1.  Last week action items

  1. Share Census Security and Privacy practices and position, Cavan
  2. Discuss identified ~6 missing items in Vol. 1 Definition, Nancy and Ann
  3. Whitepaper implication of Big Data in social, business, public, knowledge extraction, and lifecycle, etc.

2.  Planning face-to-face meeting at NIST for NBD-PWG, Sept. 20 - 22, 2016 (tentative)

3.  Call for Contributors on NBDIF V2

[NBDIF V2 Assessment before March 20 Announcement for September F2F Workshop]
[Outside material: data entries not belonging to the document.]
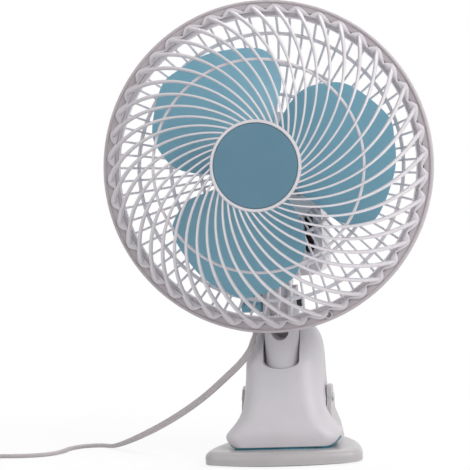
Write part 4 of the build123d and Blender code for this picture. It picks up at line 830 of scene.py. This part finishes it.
class CLIPFAN_OT_badge(Operator):
    """Builds the bare round badge in the front grille's middle."""

    bl_idname = "clip_fan.badge"
    bl_label = "Badge"

    def execute(self, context):
        crown = context.scene.clip_fan_sizes.badge_crown * 1000
        bevel, face_inset = 1.4, 1.8
        rear_edge = [(BADGE_BACK, 0.0), (BADGE_BACK, BADGE_RADIUS)]
        front_edge = [(BADGE_FRONT, BADGE_RADIUS), (BADGE_FRONT, BADGE_RADIUS - bevel)]
        # The face rises towards its middle by the crown times 1 - (r / R)^2
        radius = np.linspace(BADGE_RADIUS - face_inset, 0.0, 12)
        face = np.stack([BADGE_FRONT - crown * (1 - (radius / BADGE_RADIUS) ** 2), radius], -1)
        profile = np.vstack([eased(rear_edge + front_edge, 0.7), face])
        piece = Skin().grid(revolved(profile, 128), loop_rows=True, loop_columns=False).object("badge_disc")
        finish_piece(piece, "badge_blue", "head", "blue_plastic", "grille_badge")
        return {"FINISHED"}


# ---- Fan blade -------------------------------------------------------------------------------

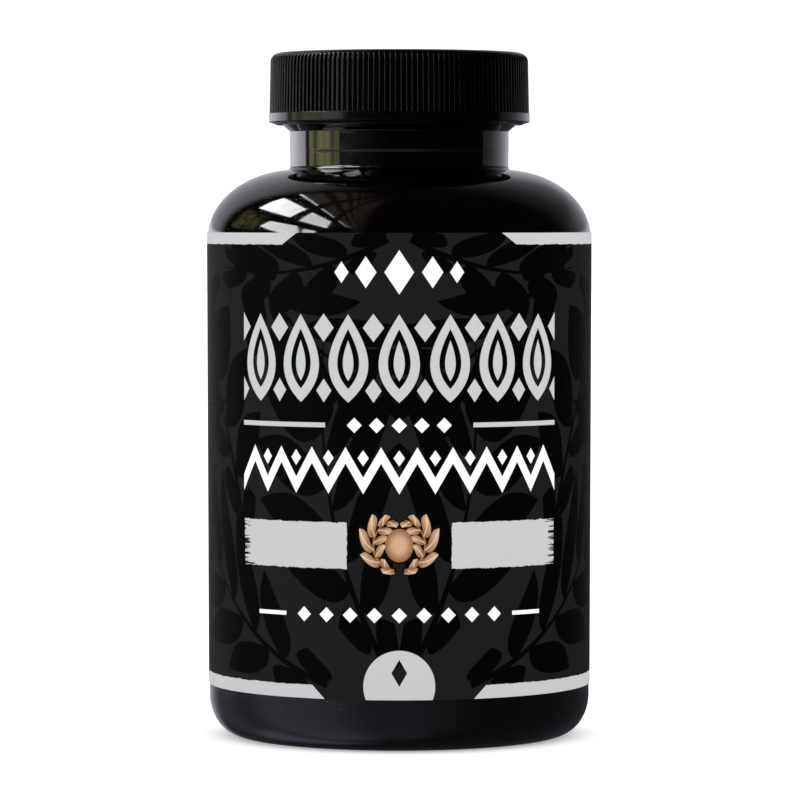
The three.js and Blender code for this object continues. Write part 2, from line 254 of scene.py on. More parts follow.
def skin(rows, tile=(0.0, 0.0, 1.0, 1.0), across=None):
    """Joins each closed ring of rows[i, j] to the next, and closes both ends with a fan to the
    end ring's middle. A face's place on the sheet is (share of the way round, share of the way
    along), inside the tile (left, low, width, height)."""
    n, m = rows.shape[:2]
    ends = np.stack((rows[0].mean(0), rows[-1].mean(0)))
    points = np.concatenate((rows.reshape(-1, 3), ends))
    i, j = np.meshgrid(np.arange(n - 1), np.arange(m), indexing="ij")
    k = (j + 1) % m
    quads = np.stack((i * m + j, i * m + k, (i + 1) * m + k, (i + 1) * m + j), -1).reshape(-1, 4)
    j0 = np.arange(m)
    k0 = (j0 + 1) % m
    foot = np.stack((np.full(m, n * m), k0, j0), -1)
    head = np.stack((np.full(m, n * m + 1), (n - 1) * m + j0, (n - 1) * m + k0), -1)

    u = np.arange(m + 1) / m if across is None else across
    steps = np.linalg.norm(np.diff(rows, axis=0), axis=2).mean(1)
    first = np.linalg.norm(rows[0] - ends[0], axis=1).mean()
    last = np.linalg.norm(rows[-1] - ends[1], axis=1).mean()
    v = np.cumsum(np.concatenate(([first], steps)))
    v = v / (v[-1] + last)
    middle = (u[j0] + u[j0 + 1]) / 2
    sheet = [
        corners_on_sheet((u[j], v[i]), (u[j + 1], v[i]), (u[j + 1], v[i + 1]),
                         (u[j], v[i + 1])).reshape(-1, 4, 2),
        corners_on_sheet((middle, 0.0), (u[j0 + 1], v[0]), (u[j0], v[0])),
        corners_on_sheet((middle, 1.0), (u[j0], v[-1]), (u[j0 + 1], v[-1])),
    ]

    faces = [quads, foot, head]
    triangles = np.concatenate((foot, quads[:, (0, 1, 2)], quads[:, (0, 2, 3)], head))
    a, b, c = (points[triangles[:, corner]] for corner in range(3))
    if np.einsum("ij,ij->", a, np.cross(b, c)) < 0:  # a negative volume: the faces look inwards
        faces, sheet = [f[:, ::-1] for f in faces], [s[:, ::-1] for s in sheet]
    at, size = np.array(tile[:2]), np.array(tile[2:])
    return points, faces, [at + size * s for s in sheet]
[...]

  1. From Vol. 1 Definitions, Section 1.5 Future Work (with updates) – Nancy
  2. Enhance existing V1 definitions
  3. Revisit Big Data and associated definitions
  4. Redo the Data Science section (Nancy feels this has been too diluted in the current version)
  5. Redo data lifecycle to analytics lifecycle or something else
  6. Decide how to address the data-information-knowledge distinctions
  7. Defining the different patterns of communications between Big Data resources to better clarify the different approaches being taken;
  8. Bob Marcus Internet of Things (IoT) (e.g., streaming analytics, other new scenarios)
  9. Bob’s earlier use cases
  10. Application provider with 3V’s (TC69 relations)
  11. Improving the discussions of governance, value, and data ownership; (Tim)
  12. Developing the Management section; (Scope? Obviously systems, etc.)
  13. Developing the Security and Privacy section;
  14. Improve discussion of new behavior (new design patterns?) in big data
  15. Concurrency
  16. Emergent behavior “Matrix Effect” where for example now have PII concerns (Cavan?)
  17. Memory innovations (Tim Z)
  18. Whitepaper: Implication of Big Data in social, business, public, knowledge extraction, and lifecycle, etc. (from Ann)
  19. Discuss the topic of value
  20. Architectures (briefly introduce, use GFox descriptions, etc. Brief here, fleshed out elsewhere in Taxonomy. Tim recommends.)
  21. Orchestrator / Orchestration: Refer to additional detail in the MindMap, (a discussion ensued re: Orchestrator as role, but also as conceptual underpinning for enterprise (“business”) process in the RA. (Remarks from Ann, Russell, Bob, Dave, Nancy).
  1. From Vol. 2 Taxonomies, Section 1.5 Future Work (with updates) – Nancy
  2. Align with the other v1 documents (Nancy: “not mature” at this stage). See also the Mindmap, a resource for this work. [Russell]
  3. The Subgroup is continuing to explore the changes in both Management and in Security and Privacy. As changes in the activities within these roles are clarified, the taxonomy will be developed further.
  4. The Privacy taxonomy draft is a small fork/task (SnP subgroup)
  5. In addition, a fuller understanding of Big Data and its technologies should consider the interactions between the characteristics of the data and the desired methods in both technique and time window for performance. These characteristics drive the application and the choice of tools to meet system requirements. Investigation of the interfaces between data characteristics and technologies is a continuing task for the NBD-PWG Definitions and Taxonomy Subgroup and the NBD-PWG Reference Architecture Subgroup.
  6. Finally, societal impact issues have not yet been fully explored. There are a number of overarching issues in the implications of Big Data, such as data ownership and data governance, which need more examination. Big Data is a rapidly evolving field, and the initial discussion presented in this volume must be considered a work in progress.
  7. Explore the taxonomy’s ability to work with Geoffrey’s blend of HPC and Big Data
  8. Explore formal methods to define taxonomy (Dave suggested) [Russell]
  9. Efforts should leverage definitions produced elsewhere to avoid ocean-boiling or unresolvable concerns that are less salient for big data. E.g., taxonomy of application patterns (Dave). Emphasize building blocks, roles (Wo).
  1. From Vol. 3 Use Cases & Requirements, Section 1.5, Future Work (with updates) – Geoffrey and Piyush

[Need to come up with a strong motivation reason why people would submit new use cases. It is also hard to get security and privacy use cases]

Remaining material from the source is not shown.